--- begin ---

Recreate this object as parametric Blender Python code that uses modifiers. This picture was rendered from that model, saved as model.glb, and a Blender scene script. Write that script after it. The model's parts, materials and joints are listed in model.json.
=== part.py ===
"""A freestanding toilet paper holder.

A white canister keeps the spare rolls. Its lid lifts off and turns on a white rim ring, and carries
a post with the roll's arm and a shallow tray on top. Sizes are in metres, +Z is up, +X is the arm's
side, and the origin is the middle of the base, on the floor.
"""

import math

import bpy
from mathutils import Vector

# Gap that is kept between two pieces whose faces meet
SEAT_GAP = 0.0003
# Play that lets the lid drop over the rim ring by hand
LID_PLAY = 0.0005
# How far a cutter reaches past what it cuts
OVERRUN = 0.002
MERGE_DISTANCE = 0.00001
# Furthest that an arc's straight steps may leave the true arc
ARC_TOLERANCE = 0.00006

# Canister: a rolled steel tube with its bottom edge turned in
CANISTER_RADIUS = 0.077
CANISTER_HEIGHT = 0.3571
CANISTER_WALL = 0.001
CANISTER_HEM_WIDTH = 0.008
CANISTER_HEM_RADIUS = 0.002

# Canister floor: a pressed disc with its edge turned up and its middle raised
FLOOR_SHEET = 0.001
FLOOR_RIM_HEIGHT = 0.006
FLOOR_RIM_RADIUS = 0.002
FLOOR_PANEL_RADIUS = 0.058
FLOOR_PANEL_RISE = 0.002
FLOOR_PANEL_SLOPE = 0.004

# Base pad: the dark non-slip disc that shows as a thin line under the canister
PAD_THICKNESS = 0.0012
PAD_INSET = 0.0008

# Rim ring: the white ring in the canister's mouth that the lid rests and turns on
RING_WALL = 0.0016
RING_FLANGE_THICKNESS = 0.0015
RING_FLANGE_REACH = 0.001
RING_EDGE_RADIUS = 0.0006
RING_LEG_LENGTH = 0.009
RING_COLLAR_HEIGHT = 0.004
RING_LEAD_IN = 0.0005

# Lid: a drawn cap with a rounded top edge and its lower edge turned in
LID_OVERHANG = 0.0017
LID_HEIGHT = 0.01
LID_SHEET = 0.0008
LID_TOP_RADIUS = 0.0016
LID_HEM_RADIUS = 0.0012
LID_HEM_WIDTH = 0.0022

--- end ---
--- begin ---

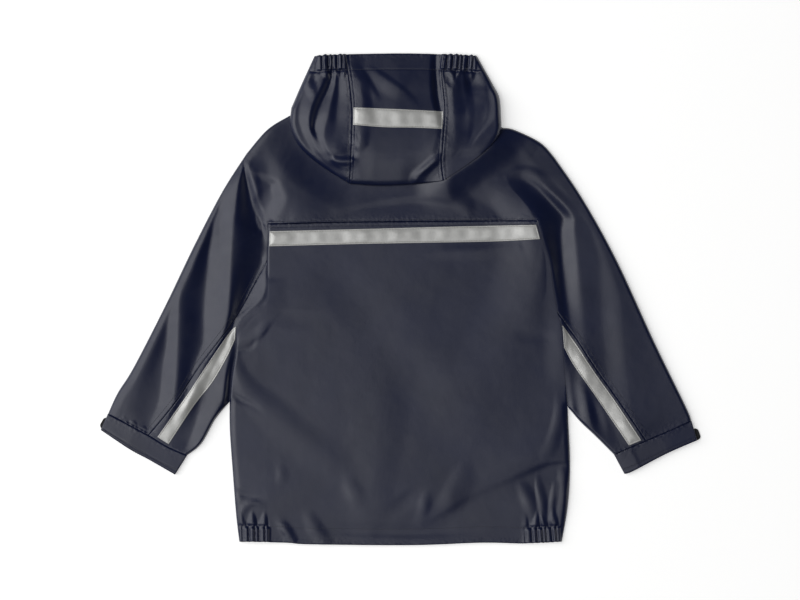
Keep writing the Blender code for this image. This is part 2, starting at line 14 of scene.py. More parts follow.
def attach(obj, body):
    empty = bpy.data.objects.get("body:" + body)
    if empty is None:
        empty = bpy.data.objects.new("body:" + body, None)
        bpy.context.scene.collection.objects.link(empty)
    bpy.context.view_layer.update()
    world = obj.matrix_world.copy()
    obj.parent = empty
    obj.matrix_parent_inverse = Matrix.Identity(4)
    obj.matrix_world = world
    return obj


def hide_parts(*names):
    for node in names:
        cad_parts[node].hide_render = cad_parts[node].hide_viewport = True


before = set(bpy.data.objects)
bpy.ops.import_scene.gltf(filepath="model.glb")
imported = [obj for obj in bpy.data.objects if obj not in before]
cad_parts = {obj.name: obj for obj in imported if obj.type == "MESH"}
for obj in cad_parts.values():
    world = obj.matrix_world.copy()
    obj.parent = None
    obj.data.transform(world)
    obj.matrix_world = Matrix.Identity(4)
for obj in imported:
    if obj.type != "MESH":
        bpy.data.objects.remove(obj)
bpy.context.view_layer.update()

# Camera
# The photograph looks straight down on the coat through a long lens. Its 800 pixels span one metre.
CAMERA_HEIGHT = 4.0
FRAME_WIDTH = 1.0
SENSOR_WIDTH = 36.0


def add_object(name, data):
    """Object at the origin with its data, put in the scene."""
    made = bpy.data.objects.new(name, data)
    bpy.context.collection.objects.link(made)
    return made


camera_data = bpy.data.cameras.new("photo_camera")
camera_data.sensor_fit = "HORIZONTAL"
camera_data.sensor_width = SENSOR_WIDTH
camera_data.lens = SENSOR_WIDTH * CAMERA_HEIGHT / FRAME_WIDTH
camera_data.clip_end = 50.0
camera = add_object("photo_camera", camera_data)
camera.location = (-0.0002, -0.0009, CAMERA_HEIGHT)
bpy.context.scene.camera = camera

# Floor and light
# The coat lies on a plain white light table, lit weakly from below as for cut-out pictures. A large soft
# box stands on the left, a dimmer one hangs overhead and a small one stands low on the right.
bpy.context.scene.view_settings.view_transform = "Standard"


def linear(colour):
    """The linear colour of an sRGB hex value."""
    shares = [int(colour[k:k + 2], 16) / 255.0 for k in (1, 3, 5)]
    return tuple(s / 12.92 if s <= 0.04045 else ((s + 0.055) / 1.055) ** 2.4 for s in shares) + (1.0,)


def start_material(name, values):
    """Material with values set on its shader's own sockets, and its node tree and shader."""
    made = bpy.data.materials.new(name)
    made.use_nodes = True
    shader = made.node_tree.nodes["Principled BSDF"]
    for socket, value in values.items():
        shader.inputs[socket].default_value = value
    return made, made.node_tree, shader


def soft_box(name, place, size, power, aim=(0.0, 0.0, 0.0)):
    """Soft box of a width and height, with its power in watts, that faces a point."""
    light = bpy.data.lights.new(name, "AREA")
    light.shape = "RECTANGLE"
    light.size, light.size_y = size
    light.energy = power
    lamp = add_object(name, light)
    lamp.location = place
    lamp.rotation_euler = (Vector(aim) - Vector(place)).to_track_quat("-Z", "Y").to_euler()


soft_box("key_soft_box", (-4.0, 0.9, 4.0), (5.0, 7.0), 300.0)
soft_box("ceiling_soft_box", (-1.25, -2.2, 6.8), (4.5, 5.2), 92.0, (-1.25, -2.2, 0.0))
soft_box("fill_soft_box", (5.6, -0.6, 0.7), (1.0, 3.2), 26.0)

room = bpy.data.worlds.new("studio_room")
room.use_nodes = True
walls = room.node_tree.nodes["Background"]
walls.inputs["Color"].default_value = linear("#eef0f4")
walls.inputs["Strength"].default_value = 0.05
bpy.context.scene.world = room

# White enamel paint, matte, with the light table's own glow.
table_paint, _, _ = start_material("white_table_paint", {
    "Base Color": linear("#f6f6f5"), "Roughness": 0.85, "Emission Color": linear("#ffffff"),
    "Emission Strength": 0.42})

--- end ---

Challenge: Extract the lines from the line with "obj.matrix_parent_inverse = Matrix.Identity(4)" to the line with "obj.matrix_world = Matrix.Identity(4)", inclusive, reproducing them exactly and leaving out every other line.

Task solution:
    obj.matrix_parent_inverse = Matrix.Identity(4)
    obj.matrix_world = world
    return obj


def hide_parts(*names):
    for node in names:
        cad_parts[node].hide_render = cad_parts[node].hide_viewport = True


before = set(bpy.data.objects)
bpy.ops.import_scene.gltf(filepath="model.glb")
imported = [obj for obj in bpy.data.objects if obj not in before]
cad_parts = {obj.name: obj for obj in imported if obj.type == "MESH"}
for obj in cad_parts.values():
    world = obj.matrix_world.copy()
    obj.parent = None
    obj.data.transform(world)
    obj.matrix_world = Matrix.Identity(4)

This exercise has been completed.